L’affaire se déroule dans un contexte qu’il ne faut pas oublier pour comprendre notamment combien le « recul » du gouvernement français est mal vu. C’est le moment de l’Affaire Dreyfus. Il y a la « vraie » France qui soutient Marchand et l’autre qui l’abandonne à son sort et accepte ce qui est présenté comme une humiliation. De façon plus originale, Marc Michel revient ensuite sur le retour de la mission Marchand en France et évoque les tentatives de récupération dont elle a été l’objet. Assez vite cependant elles ont avorté.
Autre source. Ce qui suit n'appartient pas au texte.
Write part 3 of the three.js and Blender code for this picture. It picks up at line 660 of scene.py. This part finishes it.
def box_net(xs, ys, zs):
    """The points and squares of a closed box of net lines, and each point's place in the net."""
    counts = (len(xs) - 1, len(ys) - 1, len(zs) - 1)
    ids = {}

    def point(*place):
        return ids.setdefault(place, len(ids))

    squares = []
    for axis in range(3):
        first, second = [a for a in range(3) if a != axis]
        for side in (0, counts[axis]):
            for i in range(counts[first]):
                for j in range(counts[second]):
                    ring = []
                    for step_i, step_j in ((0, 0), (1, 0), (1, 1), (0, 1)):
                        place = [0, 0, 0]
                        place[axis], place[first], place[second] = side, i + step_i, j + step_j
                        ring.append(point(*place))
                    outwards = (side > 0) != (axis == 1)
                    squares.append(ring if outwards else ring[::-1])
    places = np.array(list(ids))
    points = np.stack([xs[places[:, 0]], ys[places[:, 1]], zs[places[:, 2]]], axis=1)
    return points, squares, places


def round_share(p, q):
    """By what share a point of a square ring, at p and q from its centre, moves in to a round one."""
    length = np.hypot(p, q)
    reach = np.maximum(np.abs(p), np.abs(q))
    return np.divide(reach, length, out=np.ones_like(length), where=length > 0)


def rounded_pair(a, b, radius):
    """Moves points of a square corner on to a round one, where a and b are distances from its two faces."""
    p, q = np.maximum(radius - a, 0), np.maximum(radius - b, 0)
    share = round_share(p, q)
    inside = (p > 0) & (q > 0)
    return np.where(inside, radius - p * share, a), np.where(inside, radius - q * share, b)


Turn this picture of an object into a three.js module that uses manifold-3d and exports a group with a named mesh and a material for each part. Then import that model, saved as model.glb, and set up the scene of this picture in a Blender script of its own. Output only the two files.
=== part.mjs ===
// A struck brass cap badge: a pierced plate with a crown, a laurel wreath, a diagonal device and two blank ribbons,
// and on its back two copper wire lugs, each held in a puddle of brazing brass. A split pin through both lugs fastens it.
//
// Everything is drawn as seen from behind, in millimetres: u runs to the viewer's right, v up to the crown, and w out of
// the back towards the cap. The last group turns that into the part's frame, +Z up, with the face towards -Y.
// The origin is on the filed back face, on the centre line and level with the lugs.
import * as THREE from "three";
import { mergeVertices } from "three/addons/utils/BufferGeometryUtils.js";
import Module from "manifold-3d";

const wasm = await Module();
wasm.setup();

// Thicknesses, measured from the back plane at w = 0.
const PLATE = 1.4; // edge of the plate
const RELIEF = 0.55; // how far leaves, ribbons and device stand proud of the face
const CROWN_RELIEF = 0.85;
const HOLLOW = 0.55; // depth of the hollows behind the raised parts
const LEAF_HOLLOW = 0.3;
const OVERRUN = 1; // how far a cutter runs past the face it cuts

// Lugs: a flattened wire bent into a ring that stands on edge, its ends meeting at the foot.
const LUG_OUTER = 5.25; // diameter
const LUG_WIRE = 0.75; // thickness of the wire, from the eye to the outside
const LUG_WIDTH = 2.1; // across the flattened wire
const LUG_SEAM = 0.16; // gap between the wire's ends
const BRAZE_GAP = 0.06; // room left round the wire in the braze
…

On passe ensuite à un point plus connu dans les conséquences immédiates : c’est le moment où on voit surgir tout un tas de publications qui vantent les mérites du commandant Marchand.


Des conséquences paradoxales

Marc Michel précise que cette affaire peut être vue comme le début de l’installation des sociétés concessionnaires. C’est aussi ce qui explique qu’ensuite la France récupérera le Maroc. Marc Michel dit clairement que « l’entente cordiale est la fille de Fachoda ». « C’est donc en partant d’un troc colonial qu’une des plus longues alliances de la France s’est concrétisée ». De plus les hommes politiques français qui ont mis finalement mis en place cette alliance étaient peut-être ceux dont la trajectoire menait le moins facilement à un accord avec l’Angleterre.

Au total, le livre entend souligner un paradoxe et revient sur un oubli alors que l’affaire fut importante. Certes, on peut lire des aspects de la colonisation à travers cet épisode, mais il faut reconnaître que sur plus de 200 pages, peu de détails nous échappent : à chacun de voir s’il veut en savoir autant.